Create an archive on a remote machine
# pipe tar output to a remote machine
tar -czvf - *.[0-9]* | ssh username@10.20.30.40 \
"cat > /home/path/to/dest/remote-tars.tar.gz"
# archive the current filesystem plus /var and /usr (may require sudo)
tar -czvf - --one-file-system / /var /usr \
| ssh username@10.20.30.40 \
"cat > /home/path/to/dest/workstation-backup-Nov-8.tar.gz"
Extract and maintain permissions
sudo tar -xzvf perms.tar.gz
ls -l
total 4
-rw-rw-r-- 1 linuxuser linuxuser 0 Nov 10 22:54 file1
-rw-rw-r-- 1 linuxuser linuxuser 0 Nov 10 22:54 file2
-rw-rw-r-- 1 newuser newuser 0 Nov 10 22:54 file3
-rw-rw-r-- 1 linuxuser linuxuser 157 Nov 10 22:58 perms.tar.gz
Check archive size
tar -czf - myinits-2024-12-15.tar.gz | wc -c
17868
gzip
gzip is the most common Linux compression tool. By default, it compresses a file and deletes the original.
Compress and delete original
gzip find.tar
Compress and preserve original
gzip -c find.tar > find.tar.gz
Decompress
gunzip find.tar.gz
split
split breaks an archive into multiple smaller files for transfer. On the remote machine, reassemble the pieces with cat.
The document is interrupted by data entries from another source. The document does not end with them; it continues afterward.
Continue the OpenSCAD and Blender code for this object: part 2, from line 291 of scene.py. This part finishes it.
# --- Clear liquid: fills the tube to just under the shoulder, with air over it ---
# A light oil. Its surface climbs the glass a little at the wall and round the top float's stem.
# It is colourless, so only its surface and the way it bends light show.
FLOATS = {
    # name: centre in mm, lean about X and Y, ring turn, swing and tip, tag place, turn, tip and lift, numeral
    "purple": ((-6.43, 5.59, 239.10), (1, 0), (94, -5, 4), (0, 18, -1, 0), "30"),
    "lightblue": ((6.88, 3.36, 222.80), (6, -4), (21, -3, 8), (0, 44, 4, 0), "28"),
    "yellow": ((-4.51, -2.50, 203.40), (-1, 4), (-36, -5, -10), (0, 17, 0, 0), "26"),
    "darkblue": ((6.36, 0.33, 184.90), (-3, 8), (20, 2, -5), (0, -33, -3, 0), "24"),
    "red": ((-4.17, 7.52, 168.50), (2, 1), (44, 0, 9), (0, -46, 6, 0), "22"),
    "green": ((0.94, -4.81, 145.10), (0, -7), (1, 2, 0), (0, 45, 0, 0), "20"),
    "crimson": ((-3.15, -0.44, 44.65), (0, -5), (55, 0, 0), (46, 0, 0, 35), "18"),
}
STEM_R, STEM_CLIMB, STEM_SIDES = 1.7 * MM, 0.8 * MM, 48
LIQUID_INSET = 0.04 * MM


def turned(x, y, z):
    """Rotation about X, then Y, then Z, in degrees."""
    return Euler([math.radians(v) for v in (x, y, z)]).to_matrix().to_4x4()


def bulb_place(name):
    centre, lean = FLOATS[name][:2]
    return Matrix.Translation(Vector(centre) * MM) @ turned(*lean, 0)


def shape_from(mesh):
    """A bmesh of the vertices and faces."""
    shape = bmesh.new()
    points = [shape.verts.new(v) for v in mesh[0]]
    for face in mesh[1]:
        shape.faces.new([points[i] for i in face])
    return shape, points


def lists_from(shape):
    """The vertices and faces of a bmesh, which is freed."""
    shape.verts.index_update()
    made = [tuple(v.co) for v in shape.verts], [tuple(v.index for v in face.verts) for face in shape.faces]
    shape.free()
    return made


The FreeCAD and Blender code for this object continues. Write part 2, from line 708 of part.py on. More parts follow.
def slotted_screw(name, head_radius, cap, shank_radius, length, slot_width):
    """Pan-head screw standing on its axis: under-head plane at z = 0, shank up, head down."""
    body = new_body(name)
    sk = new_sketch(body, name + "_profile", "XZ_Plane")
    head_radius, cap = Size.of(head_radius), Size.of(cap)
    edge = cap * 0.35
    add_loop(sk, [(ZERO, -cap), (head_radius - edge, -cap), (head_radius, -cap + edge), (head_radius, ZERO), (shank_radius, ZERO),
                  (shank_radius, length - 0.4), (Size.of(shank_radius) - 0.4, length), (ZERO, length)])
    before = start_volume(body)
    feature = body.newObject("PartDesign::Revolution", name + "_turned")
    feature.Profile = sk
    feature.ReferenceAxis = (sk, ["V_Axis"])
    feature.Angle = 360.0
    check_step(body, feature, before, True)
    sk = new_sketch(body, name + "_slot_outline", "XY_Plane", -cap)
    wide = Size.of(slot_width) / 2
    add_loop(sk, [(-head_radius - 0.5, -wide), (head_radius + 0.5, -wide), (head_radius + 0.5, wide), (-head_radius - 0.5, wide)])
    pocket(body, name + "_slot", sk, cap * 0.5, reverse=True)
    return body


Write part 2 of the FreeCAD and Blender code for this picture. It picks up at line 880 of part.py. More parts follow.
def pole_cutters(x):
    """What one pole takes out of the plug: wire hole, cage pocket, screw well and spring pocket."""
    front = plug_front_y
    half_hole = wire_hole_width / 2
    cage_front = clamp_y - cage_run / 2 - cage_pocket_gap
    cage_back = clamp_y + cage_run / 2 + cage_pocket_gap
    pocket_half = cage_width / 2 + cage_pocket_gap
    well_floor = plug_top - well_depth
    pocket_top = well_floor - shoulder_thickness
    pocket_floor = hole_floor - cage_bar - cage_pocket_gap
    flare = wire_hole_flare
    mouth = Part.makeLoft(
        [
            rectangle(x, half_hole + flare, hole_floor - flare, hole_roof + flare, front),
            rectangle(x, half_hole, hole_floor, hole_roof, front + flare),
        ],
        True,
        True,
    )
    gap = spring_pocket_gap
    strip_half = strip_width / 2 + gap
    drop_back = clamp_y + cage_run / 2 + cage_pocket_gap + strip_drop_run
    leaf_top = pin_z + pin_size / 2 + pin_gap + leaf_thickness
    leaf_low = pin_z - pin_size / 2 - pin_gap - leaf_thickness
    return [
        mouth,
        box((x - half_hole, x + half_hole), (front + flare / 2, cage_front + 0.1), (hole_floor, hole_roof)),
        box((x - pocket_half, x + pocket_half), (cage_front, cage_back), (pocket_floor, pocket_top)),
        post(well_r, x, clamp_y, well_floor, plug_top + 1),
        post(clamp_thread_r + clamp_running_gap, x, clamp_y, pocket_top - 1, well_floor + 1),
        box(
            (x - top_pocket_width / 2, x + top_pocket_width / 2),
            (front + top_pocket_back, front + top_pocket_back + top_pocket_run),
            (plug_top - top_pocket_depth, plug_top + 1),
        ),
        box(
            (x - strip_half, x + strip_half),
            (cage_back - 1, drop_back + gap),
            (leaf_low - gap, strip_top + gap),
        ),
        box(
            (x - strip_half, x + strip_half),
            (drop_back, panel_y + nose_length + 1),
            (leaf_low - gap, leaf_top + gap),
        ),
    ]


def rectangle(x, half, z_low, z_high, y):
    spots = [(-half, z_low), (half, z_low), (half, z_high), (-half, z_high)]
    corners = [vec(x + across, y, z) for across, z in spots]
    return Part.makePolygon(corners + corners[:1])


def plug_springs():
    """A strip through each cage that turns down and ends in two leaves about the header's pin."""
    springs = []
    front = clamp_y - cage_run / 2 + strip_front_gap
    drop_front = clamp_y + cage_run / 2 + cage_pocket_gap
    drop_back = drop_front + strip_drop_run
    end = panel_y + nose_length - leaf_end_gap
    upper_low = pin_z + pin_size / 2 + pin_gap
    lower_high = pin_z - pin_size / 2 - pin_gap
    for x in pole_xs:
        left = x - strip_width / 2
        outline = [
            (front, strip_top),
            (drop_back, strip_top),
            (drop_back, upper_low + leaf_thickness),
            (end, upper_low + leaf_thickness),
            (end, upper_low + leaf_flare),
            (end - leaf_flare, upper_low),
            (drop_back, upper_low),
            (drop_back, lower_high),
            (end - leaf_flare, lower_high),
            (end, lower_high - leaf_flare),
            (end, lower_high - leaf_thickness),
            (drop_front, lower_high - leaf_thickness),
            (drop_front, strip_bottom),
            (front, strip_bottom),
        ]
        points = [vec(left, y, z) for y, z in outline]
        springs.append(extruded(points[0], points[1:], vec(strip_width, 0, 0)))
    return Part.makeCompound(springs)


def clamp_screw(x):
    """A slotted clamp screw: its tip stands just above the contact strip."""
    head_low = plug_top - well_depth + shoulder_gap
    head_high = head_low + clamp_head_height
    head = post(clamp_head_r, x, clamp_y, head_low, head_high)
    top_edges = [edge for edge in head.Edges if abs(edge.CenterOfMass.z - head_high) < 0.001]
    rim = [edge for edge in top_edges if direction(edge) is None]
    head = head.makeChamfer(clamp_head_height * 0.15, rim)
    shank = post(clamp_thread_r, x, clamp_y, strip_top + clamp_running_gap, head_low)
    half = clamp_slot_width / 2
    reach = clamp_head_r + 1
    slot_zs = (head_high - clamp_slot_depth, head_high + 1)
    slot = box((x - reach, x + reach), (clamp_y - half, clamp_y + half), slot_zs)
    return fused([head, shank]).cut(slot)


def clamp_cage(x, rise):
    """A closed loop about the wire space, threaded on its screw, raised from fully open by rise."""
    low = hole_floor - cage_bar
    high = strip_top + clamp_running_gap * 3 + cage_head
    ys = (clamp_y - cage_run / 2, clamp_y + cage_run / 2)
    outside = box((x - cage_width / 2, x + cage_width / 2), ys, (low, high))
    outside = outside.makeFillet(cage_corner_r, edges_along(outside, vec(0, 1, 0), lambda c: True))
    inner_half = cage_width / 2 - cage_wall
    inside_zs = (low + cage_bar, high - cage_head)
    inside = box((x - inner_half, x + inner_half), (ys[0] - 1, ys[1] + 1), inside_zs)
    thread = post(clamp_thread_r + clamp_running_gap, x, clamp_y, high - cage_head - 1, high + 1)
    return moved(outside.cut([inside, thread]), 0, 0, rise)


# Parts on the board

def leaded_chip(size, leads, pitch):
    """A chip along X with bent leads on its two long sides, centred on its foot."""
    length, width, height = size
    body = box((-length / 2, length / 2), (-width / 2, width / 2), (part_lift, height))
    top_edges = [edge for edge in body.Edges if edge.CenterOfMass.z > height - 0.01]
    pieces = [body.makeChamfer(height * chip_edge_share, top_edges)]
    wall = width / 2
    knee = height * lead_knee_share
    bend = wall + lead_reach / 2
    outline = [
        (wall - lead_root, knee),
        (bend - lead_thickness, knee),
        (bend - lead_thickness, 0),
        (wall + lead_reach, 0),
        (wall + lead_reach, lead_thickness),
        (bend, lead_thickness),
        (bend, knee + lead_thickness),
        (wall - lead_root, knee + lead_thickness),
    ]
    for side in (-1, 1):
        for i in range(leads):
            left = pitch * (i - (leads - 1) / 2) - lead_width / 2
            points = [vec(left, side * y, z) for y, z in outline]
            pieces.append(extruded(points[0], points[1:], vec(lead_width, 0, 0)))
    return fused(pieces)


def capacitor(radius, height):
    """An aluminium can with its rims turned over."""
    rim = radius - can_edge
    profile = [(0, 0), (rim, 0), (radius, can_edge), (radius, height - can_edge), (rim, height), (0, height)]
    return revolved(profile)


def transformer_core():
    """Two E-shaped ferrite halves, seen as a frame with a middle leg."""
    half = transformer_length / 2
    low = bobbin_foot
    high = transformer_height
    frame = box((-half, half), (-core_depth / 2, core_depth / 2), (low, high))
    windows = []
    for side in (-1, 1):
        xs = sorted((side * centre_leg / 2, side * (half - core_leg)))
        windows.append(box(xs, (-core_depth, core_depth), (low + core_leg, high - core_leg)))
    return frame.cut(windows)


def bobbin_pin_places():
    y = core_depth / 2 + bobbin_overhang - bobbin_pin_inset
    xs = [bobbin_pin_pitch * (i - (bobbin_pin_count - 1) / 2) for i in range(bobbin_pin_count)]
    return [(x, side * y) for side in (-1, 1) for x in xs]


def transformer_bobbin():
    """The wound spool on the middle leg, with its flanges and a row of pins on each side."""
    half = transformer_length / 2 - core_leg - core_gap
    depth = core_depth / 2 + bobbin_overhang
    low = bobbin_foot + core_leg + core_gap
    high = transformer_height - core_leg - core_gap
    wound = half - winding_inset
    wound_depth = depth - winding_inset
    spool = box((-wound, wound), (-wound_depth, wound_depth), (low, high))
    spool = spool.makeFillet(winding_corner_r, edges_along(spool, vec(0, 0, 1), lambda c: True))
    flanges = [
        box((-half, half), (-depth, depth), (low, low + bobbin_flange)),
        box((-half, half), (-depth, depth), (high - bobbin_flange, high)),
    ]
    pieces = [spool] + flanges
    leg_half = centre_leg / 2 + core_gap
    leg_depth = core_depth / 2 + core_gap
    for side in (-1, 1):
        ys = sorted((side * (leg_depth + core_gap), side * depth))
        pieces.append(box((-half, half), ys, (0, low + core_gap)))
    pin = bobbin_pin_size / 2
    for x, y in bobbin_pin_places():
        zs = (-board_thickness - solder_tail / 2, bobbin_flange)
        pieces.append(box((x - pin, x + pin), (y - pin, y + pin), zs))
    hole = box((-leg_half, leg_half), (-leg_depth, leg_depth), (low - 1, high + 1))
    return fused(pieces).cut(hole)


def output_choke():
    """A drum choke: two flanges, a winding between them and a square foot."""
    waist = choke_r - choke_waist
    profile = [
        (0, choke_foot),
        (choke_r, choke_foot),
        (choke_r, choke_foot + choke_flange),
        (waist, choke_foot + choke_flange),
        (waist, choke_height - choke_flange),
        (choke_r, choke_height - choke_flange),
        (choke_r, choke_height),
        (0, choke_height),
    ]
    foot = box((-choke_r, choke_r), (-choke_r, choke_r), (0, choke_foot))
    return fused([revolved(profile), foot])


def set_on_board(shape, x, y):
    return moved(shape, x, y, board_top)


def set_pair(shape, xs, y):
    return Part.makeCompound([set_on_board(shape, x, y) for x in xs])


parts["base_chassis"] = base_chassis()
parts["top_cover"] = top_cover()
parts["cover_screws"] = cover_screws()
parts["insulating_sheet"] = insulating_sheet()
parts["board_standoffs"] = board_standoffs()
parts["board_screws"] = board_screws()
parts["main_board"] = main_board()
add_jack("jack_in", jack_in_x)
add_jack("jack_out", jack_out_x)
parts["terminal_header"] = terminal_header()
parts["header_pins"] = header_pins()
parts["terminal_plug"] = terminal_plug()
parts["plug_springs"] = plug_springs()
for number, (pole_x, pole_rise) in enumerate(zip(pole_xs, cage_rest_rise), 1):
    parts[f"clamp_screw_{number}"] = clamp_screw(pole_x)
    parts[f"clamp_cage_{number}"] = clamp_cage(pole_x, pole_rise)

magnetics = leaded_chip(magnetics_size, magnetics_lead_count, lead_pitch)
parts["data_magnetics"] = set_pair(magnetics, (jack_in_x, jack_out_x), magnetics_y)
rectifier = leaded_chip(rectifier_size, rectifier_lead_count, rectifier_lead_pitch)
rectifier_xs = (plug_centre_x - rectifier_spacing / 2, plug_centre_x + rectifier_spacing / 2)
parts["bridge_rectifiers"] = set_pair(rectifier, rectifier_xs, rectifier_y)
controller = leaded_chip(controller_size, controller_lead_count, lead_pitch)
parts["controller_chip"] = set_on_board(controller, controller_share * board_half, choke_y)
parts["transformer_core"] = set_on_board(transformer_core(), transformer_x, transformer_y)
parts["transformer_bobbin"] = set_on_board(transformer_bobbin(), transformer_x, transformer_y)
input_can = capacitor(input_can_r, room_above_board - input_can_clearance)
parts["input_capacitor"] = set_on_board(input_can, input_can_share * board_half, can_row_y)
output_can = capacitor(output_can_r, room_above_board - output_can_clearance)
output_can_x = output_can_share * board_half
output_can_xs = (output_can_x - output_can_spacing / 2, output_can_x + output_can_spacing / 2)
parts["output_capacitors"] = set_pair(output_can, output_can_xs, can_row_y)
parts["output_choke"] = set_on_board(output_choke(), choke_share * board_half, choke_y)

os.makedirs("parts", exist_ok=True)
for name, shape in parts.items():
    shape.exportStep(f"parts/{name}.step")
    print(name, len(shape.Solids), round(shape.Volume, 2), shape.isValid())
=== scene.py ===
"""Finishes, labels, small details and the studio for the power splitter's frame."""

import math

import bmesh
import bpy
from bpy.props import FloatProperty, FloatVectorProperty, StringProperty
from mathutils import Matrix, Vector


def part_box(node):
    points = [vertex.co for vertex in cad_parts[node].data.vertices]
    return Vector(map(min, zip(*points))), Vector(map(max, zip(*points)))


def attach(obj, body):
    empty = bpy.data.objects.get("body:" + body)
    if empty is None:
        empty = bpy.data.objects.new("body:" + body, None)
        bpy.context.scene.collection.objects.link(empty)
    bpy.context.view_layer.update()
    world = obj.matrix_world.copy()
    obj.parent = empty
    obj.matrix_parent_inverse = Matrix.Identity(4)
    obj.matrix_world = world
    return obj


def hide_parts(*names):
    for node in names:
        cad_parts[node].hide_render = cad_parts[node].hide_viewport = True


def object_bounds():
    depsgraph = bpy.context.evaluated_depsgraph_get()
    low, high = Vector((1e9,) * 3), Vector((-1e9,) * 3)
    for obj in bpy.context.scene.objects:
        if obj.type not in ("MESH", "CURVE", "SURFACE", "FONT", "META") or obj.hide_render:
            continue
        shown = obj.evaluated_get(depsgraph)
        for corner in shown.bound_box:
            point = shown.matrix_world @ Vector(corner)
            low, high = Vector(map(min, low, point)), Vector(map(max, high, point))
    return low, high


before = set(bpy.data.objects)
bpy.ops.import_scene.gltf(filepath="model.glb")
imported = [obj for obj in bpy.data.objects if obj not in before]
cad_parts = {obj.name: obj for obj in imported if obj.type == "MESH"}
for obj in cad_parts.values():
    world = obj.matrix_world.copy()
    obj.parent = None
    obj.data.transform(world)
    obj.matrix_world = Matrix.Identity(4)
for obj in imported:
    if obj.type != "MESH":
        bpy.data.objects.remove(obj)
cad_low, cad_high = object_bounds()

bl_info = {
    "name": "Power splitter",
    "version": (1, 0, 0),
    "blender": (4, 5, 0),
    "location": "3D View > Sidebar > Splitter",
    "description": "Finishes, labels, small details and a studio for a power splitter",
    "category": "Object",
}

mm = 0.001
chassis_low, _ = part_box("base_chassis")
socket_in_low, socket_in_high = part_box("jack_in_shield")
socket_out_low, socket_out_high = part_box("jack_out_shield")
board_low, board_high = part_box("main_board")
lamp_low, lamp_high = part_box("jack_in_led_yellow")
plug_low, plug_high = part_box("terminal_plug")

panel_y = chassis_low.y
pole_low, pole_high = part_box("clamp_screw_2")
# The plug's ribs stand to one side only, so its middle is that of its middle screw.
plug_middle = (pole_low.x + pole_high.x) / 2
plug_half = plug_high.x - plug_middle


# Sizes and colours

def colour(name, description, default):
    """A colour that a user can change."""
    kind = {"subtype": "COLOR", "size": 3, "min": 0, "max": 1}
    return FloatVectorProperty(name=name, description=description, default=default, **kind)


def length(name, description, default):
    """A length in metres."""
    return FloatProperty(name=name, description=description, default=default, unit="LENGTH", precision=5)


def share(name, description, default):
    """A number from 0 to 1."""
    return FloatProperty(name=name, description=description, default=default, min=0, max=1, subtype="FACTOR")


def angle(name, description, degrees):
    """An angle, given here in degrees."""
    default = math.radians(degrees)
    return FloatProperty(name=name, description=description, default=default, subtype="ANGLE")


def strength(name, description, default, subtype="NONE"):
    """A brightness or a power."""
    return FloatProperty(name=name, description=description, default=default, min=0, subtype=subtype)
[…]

The following example splits an archive into 100-byte pieces and reassembles them:
# split into 100 byte archive files
split -b 100 number-files.tar.gz "number-files.tar.gz."
ls -l *.gz.*
-rw-rw-r-- 1 linuxuser linuxuser 100 Nov 8 14:41 number-files.tar.gz.aa
-rw-rw-r-- 1 linuxuser linuxuser 100 Nov 8 14:41 number-files.tar.gz.ab
-rw-rw-r-- 1 linuxuser linuxuser 100 Nov 8 14:41 number-files.tar.gz.ac
...
# rebuild tar with cat
cat number-files.tar.gz.* > splits/number-recreated.tar.gz